** start of Dataset excerpt **
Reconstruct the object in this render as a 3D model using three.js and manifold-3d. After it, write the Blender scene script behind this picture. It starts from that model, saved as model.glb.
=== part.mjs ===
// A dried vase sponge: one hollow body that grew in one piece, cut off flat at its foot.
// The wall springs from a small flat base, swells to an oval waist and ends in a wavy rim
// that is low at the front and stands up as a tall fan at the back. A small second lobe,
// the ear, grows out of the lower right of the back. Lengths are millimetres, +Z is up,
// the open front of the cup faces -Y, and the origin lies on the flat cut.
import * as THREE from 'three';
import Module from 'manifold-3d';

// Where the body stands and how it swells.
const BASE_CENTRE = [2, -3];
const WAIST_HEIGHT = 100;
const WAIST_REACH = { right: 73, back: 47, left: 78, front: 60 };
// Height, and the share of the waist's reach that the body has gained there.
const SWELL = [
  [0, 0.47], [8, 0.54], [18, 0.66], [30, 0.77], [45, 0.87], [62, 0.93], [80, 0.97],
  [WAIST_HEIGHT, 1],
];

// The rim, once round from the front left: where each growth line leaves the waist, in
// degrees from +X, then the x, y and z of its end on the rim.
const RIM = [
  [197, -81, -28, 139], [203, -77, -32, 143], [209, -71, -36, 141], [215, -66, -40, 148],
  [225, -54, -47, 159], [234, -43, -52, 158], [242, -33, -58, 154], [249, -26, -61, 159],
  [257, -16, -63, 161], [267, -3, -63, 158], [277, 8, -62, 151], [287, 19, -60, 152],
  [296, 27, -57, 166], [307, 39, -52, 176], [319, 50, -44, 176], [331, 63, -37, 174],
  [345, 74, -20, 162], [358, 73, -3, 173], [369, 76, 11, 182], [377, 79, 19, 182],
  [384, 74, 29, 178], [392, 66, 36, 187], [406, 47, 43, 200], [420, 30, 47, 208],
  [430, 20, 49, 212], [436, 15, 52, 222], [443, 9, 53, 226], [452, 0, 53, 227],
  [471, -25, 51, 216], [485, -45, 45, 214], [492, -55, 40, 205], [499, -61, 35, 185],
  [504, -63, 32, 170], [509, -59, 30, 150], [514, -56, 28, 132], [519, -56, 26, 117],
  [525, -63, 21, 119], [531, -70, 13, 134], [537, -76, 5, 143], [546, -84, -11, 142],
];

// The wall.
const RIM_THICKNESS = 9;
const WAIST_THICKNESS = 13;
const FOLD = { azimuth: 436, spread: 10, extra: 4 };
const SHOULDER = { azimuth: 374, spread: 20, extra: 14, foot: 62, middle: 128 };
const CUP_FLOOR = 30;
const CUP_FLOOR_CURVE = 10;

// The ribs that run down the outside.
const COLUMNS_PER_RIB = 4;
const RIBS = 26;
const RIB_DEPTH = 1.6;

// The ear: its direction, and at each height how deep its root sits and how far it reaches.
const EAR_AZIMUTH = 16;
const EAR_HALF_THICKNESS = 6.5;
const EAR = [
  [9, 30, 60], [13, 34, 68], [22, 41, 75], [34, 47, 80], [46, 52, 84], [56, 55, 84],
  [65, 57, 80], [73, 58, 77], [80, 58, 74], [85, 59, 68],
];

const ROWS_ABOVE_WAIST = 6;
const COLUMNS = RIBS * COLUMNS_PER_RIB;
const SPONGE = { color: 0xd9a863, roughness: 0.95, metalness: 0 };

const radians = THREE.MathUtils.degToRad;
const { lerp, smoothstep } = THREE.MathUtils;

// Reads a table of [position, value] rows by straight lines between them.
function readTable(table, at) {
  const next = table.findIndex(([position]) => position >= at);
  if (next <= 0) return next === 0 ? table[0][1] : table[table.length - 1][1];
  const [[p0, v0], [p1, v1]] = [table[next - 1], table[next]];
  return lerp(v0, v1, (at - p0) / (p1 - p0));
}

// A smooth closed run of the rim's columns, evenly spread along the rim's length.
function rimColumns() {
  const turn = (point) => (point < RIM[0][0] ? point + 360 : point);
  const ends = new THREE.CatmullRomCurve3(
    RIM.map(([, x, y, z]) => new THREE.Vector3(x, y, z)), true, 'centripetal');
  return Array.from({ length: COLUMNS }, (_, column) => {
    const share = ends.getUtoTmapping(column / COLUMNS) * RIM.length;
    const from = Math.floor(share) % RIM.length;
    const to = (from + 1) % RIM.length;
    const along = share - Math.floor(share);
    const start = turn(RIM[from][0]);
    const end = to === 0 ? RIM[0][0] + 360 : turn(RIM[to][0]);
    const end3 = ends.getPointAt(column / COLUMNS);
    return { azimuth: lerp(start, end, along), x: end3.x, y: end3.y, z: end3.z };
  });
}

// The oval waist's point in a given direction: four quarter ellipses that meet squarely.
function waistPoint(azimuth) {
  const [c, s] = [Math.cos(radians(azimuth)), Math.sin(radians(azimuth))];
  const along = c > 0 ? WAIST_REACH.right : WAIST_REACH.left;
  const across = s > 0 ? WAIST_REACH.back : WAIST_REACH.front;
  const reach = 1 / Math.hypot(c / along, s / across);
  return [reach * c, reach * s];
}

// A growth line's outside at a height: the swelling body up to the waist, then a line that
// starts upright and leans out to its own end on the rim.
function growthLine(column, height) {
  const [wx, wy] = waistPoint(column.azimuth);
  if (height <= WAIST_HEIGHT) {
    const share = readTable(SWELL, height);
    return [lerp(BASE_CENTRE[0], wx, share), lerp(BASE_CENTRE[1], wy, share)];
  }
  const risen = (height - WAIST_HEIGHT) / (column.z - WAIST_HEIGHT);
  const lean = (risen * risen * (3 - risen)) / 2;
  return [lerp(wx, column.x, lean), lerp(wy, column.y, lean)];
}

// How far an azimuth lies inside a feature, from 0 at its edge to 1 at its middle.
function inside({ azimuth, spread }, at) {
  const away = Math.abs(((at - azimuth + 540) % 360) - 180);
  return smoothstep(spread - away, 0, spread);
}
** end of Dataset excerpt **
* [Exercise goal]: Take the data above and return it exactly.

* [Task answer]:
Reconstruct the object in this render as a 3D model using three.js and manifold-3d. After it, write the Blender scene script behind this picture. It starts from that model, saved as model.glb.
=== part.mjs ===
// A dried vase sponge: one hollow body that grew in one piece, cut off flat at its foot.
// The wall springs from a small flat base, swells to an oval waist and ends in a wavy rim
// that is low at the front and stands up as a tall fan at the back. A small second lobe,
// the ear, grows out of the lower right of the back. Lengths are millimetres, +Z is up,
// the open front of the cup faces -Y, and the origin lies on the flat cut.
import * as THREE from 'three';
import Module from 'manifold-3d';

// Where the body stands and how it swells.
const BASE_CENTRE = [2, -3];
const WAIST_HEIGHT = 100;
const WAIST_REACH = { right: 73, back: 47, left: 78, front: 60 };
// Height, and the share of the waist's reach that the body has gained there.
const SWELL = [
  [0, 0.47], [8, 0.54], [18, 0.66], [30, 0.77], [45, 0.87], [62, 0.93], [80, 0.97],
  [WAIST_HEIGHT, 1],
];

// The rim, once round from the front left: where each growth line leaves the waist, in
// degrees from +X, then the x, y and z of its end on the rim.
const RIM = [
  [197, -81, -28, 139], [203, -77, -32, 143], [209, -71, -36, 141], [215, -66, -40, 148],
  [225, -54, -47, 159], [234, -43, -52, 158], [242, -33, -58, 154], [249, -26, -61, 159],
  [257, -16, -63, 161], [267, -3, -63, 158], [277, 8, -62, 151], [287, 19, -60, 152],
  [296, 27, -57, 166], [307, 39, -52, 176], [319, 50, -44, 176], [331, 63, -37, 174],
  [345, 74, -20, 162], [358, 73, -3, 173], [369, 76, 11, 182], [377, 79, 19, 182],
  [384, 74, 29, 178], [392, 66, 36, 187], [406, 47, 43, 200], [420, 30, 47, 208],
  [430, 20, 49, 212], [436, 15, 52, 222], [443, 9, 53, 226], [452, 0, 53, 227],
  [471, -25, 51, 216], [485, -45, 45, 214], [492, -55, 40, 205], [499, -61, 35, 185],
  [504, -63, 32, 170], [509, -59, 30, 150], [514, -56, 28, 132], [519, -56, 26, 117],
  [525, -63, 21, 119], [531, -70, 13, 134], [537, -76, 5, 143], [546, -84, -11, 142],
];

// The wall.
const RIM_THICKNESS = 9;
const WAIST_THICKNESS = 13;
const FOLD = { azimuth: 436, spread: 10, extra: 4 };
const SHOULDER = { azimuth: 374, spread: 20, extra: 14, foot: 62, middle: 128 };
const CUP_FLOOR = 30;
const CUP_FLOOR_CURVE = 10;

// The ribs that run down the outside.
const COLUMNS_PER_RIB = 4;
const RIBS = 26;
const RIB_DEPTH = 1.6;

// The ear: its direction, and at each height how deep its root sits and how far it reaches.
const EAR_AZIMUTH = 16;
const EAR_HALF_THICKNESS = 6.5;
const EAR = [
  [9, 30, 60], [13, 34, 68], [22, 41, 75], [34, 47, 80], [46, 52, 84], [56, 55, 84],
  [65, 57, 80], [73, 58, 77], [80, 58, 74], [85, 59, 68],
];

const ROWS_ABOVE_WAIST = 6;
const COLUMNS = RIBS * COLUMNS_PER_RIB;
const SPONGE = { color: 0xd9a863, roughness: 0.95, metalness: 0 };

const radians = THREE.MathUtils.degToRad;
const { lerp, smoothstep } = THREE.MathUtils;

// Reads a table of [position, value] rows by straight lines between them.
function readTable(table, at) {
  const next = table.findIndex(([position]) => position >= at);
  if (next <= 0) return next === 0 ? table[0][1] : table[table.length - 1][1];
  const [[p0, v0], [p1, v1]] = [table[next - 1], table[next]];
  return lerp(v0, v1, (at - p0) / (p1 - p0));
}

// A smooth closed run of the rim's columns, evenly spread along the rim's length.
function rimColumns() {
  const turn = (point) => (point < RIM[0][0] ? point + 360 : point);
  const ends = new THREE.CatmullRomCurve3(
    RIM.map(([, x, y, z]) => new THREE.Vector3(x, y, z)), true, 'centripetal');
  return Array.from({ length: COLUMNS }, (_, column) => {
    const share = ends.getUtoTmapping(column / COLUMNS) * RIM.length;
    const from = Math.floor(share) % RIM.length;
    const to = (from + 1) % RIM.length;
    const along = share - Math.floor(share);
    const start = turn(RIM[from][0]);
    const end = to === 0 ? RIM[0][0] + 360 : turn(RIM[to][0]);
    const end3 = ends.getPointAt(column / COLUMNS);
    return { azimuth: lerp(start, end, along), x: end3.x, y: end3.y, z: end3.z };
  });
}

// The oval waist's point in a given direction: four quarter ellipses that meet squarely.
function waistPoint(azimuth) {
  const [c, s] = [Math.cos(radians(azimuth)), Math.sin(radians(azimuth))];
  const along = c > 0 ? WAIST_REACH.right : WAIST_REACH.left;
  const across = s > 0 ? WAIST_REACH.back : WAIST_REACH.front;
  const reach = 1 / Math.hypot(c / along, s / across);
  return [reach * c, reach * s];
}

// A growth line's outside at a height: the swelling body up to the waist, then a line that
// starts upright and leans out to its own end on the rim.
function growthLine(column, height) {
  const [wx, wy] = waistPoint(column.azimuth);
  if (height <= WAIST_HEIGHT) {
    const share = readTable(SWELL, height);
    return [lerp(BASE_CENTRE[0], wx, share), lerp(BASE_CENTRE[1], wy, share)];
  }
  const risen = (height - WAIST_HEIGHT) / (column.z - WAIST_HEIGHT);
  const lean = (risen * risen * (3 - risen)) / 2;
  return [lerp(wx, column.x, lean), lerp(wy, column.y, lean)];
}

// How far an azimuth lies inside a feature, from 0 at its edge to 1 at its middle.
function inside({ azimuth, spread }, at) {
  const away = Math.abs(((at - azimuth + 540) % 360) - 180);
  return smoothstep(spread - away, 0, spread);
}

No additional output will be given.